Hi, I have a question on how best to get xhtml into excel. let the user edit it in excel and then get back to xhtml at the end.

The background is that I have a web app in which the texts are stored in xhtml. These I can export to an excel file with the html in the excel cell.

I can also reimport this cell back to xhtml but the problem I have is that for editing it is very difficult to use for a normal user as the html is simply text in the excel cell.

Is this the wrong approach and should I just use a custom app with multiple html editors but the users would prefer an excel document they can easily exchange and work on offline.

Here is a sample xml but it could be any xhtml which the user enters in the html editor (tinymce) with xhtml strict. I assume there is no html editor plugin for excel. I've never heard of one and haven't been able to find one as this would be the simplest solution..

Review

* A Bullet: The impact of
* A bullet 2: Test text

Heading

* Bullet: text
* Bullet: Text

Anybody have any ideas? Thanks, Crocked

A: 

A solution I once implemented for my own personal use was that I wrote a macro in excel that parsed the html file and populated the excel sheet with only the data.
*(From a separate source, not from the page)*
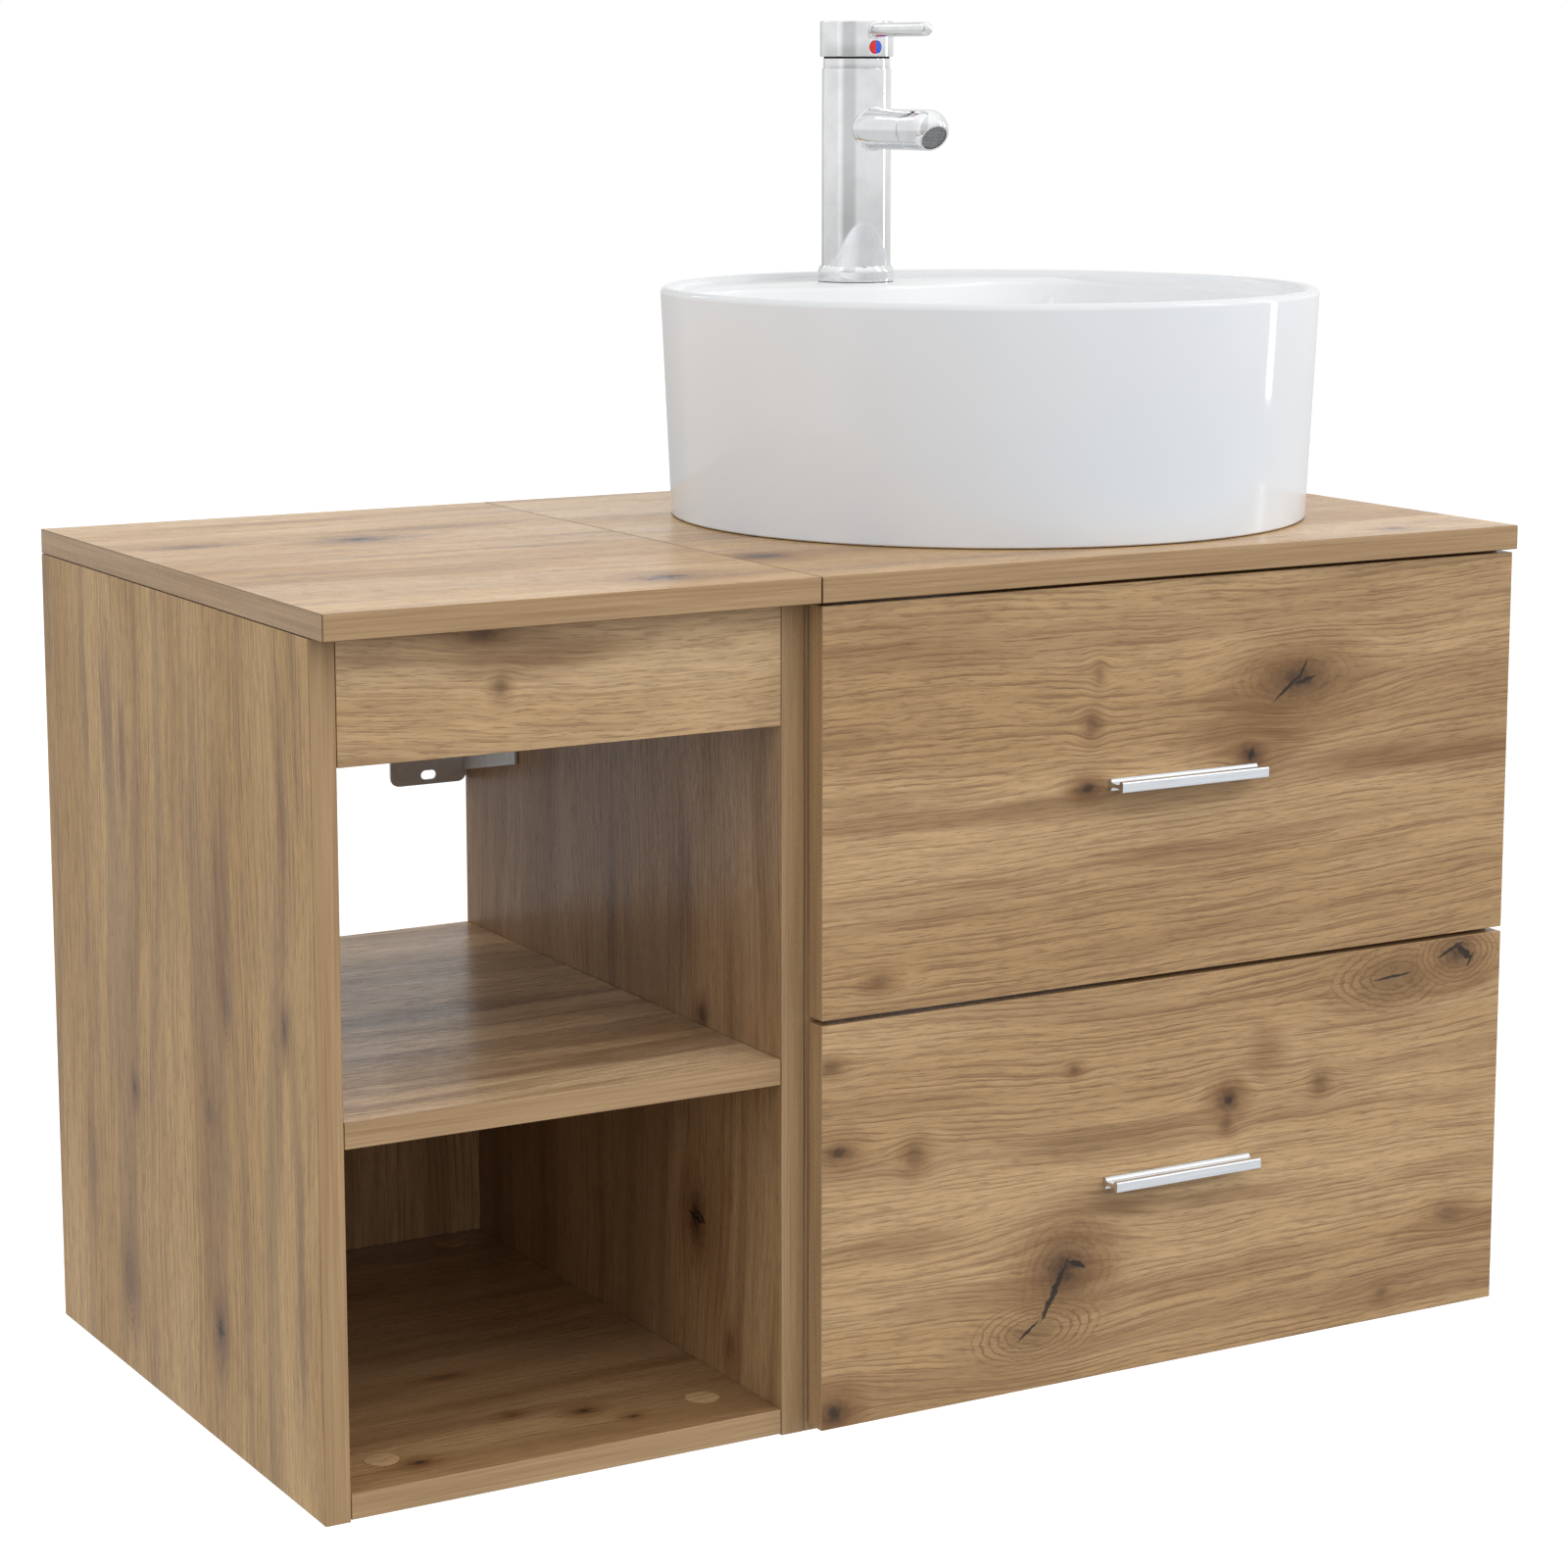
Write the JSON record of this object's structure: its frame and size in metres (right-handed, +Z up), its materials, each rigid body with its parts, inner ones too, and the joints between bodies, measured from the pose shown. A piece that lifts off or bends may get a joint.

When i was done, the macro would read the data in the sheet and generate the html file.

My case however had a very simple html file, and i basically had to only parse for a very few tags.

However you might be able to find a solution/utility which makes it easier for you to do that.

Mostlyharmless
While that would work if I had a guaranteed xhtml structure in this case I can't control what will be in the xhtml (at least not currently) as the user can alter it as they see fit.
Crocked
The parsing the xhtml could be still a good idea though I could look to extract each tag as a seperate cell in excel. The only problem is that if they reimport it and the orig html structure has changed (which is why I want the excel to xhtml step) in the meantime it probably won't work as desired..
Crocked
Maybe I could store the tag information in the excel document somehow
Crocked
Yeah, it does get exponentially complex as the number of tags to be handled increases. What do you mean by "store the tag information in excel"
Mostlyharmless
A: 

Without seeing your specific documents, I can only select a general sort of solution.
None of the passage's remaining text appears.